“Good morning,” my
husband said.
“Creative
Nonfiction has to be true,” I replied.
He put down his
reader and looked at me in that patient-I’m-gonna-point-out-the-painfully-obvious way he
has and he said, “That’s why they call it nonfiction.”
Epiphanies before
coffee are not pleasant.
Let me explain. My
daughter Grace, who is a talented writer, is taking a creative writing course
at a local college. She writes “literary.” She’s good at it. She wants to be
awarded a Pulitzer one day. And to be honest, there’s a good chance she will
be.
Ah, to be “honest.”
There’s the rub.
I’ve been telling
stories my whole life. Some of them, I’ve been telling so long I think they’re
true.
I have only ever
considered writing nonfiction during moments of greed. Nonfiction sells better.
Or during the rare psychotic break, when delusions of grandeur tell me I can
write the definitive biography of Dr. Angie Debo.
Grace believes I
can write anything she wants me to and right now she is studying creative
nonfiction and is enthralled with it. She’s grown up with my stories and loves
them. (She’s a good daughter.)
Last Friday I
wrote a favorite story from my childhood. It was good. It was better than good,
it was grand! It would be accepted on
the first submission. Readers would await my next nonfiction story with bated
breath. There would be a book, a collection of my recollections.
Then serious
questions arose. Should I use real names? If I do, will I be accosted at the
local Walmart by an angry relative? Or sued by an angry relative of someone in
the story?
I ordered books.
They came yesterday, only a week after I wrote the story. Lee Gutkind’s You Can't Make This Stuff Up has an
index of words so I cut right to the chase, page 37. “If a person is
identifiable . . . you are not shielded from litigation.” Even if you change
the name.
Then comes a
section he heads “Libel, Defamation, and Writing About the Dead.” I’m saved. I’m
the only one in the story still alive.
But – there’s
always a but isn’t there – he goes on to say “be honest, accurate, and ever so
careful.” He uses words like “fact check” and “ethical” and “legal” and “moral.”

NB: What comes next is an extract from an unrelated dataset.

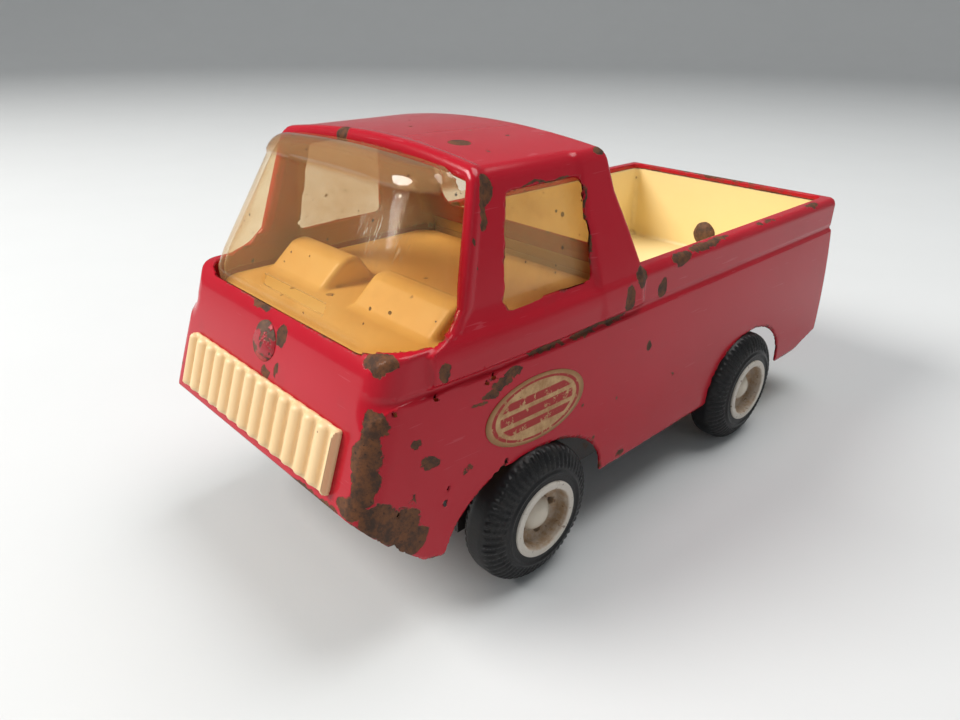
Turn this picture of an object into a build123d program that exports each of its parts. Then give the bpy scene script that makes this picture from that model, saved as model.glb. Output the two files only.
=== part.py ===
from build123d import *
import os

# Small pressed-steel pickup toy, in millimetres. The front faces -Y, the truck's left side is +X, and the
# wheels stand on Z = 0. One steel pressing makes the cab, the front panel and the cargo bed's sides, and a
# channel underneath carries two axles. Heights are given from a datum DATUM_Z above what the wheels stand on,
# and every node is lifted by that much when it is written.

# ---- driving dimensions ----
LENGTH = 190.0  # front panel's chin to tailgate
SHEET = 0.9  # thickness of the pressed steel
PLASTIC = 1.2  # wall of the moulded plastic pieces
ASSEMBLY_GAP = 0.1  # between loose-fitting pieces of the body
RUNNING_GAP = 0.05  # radial, between an axle and what turns on it

DATUM_Z = 1.0
REAR_Y = LENGTH / 2
CHIN = (-LENGTH / 2, 34.5)  # (y, z) of the front panel's lower edge
SILL_X, SILL_Z = 43.8, 16.0
FOLD_X, FOLD_Z = 46.2, 33.0  # widest line of the body side
GROOVE_X, GROOVE_Z = 41.9, 54.6  # crease that runs along the side below the rail
RAIL_X, RAIL_Z = 40.6, 65.4  # outside and top of the bed rail
RAIL_INNER_X = 36.3
TAPER_START_Y = -45.0  # the body narrows forward of here
TOE_IN = 0.9  # how far each side has come in by y = -68
COWL = (-85.0, 64.0)  # (y, z) of the windshield's base
BELT_X, BELT_Z = 41.0, 62.5  # shoulder under the side windows
WINDOW_X, WINDOW_Z = 39.0, 66.3  # foot of the side window's panel
ROOF_X, ROOF_Z, ROOF_CROWN_Z = 34.4, 93.4, 96.3
ROOF_FRONT_Y = -58.0
CAB_REAR = ((-22.5, ROOF_Z), (-20.2, 84.0), (-16.0, 75.2), (-12.0, RAIL_Z))
BED_FRONT_Y = -12.0
BED_FLOOR_Z = 37.2

WINDSHIELD_FOOT = (-83.6, COWL[1])  # (y, z) of the amber windshield's foot
WINDSHIELD_SLOPE = 0.53  # y per z
WINDSHIELD_TOP_Z = 93.4
VISOR_BACK_Y = -61.0  # where the windshield's top lip stops, just ahead of the roof
SIDE_GLAZING_TOP_Z = 89.2
DOOR_WINDOW = ((-56.2, 66.6), (-29.6, 66.8), (-31.6, 88.6), (-53.0, 88.6))
REAR_WINDOW_HALF_X, REAR_WINDOW_Z = 28.0, (68.5, 86.8)
SEAT_XS = ((-33.0, -9.0), (2.5, 30.5))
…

He tells frightening stories about journalists and novelists, and biographers
who were “caught.”
Okay. My dad’s
still alive and he knew all these people in my creative nonfiction. So I asked
him, “Do you remember So-and-so?”
He did.
“Was he the local Such-and-so?”
Daddy laughed. “No.
He was the depot agent for the railroad.”
Discovery. Despair.
That piece of creative nonfiction is Dead. And I’m Done.
But wait. It’s a
good story. It’s just not true. I can Deal with that.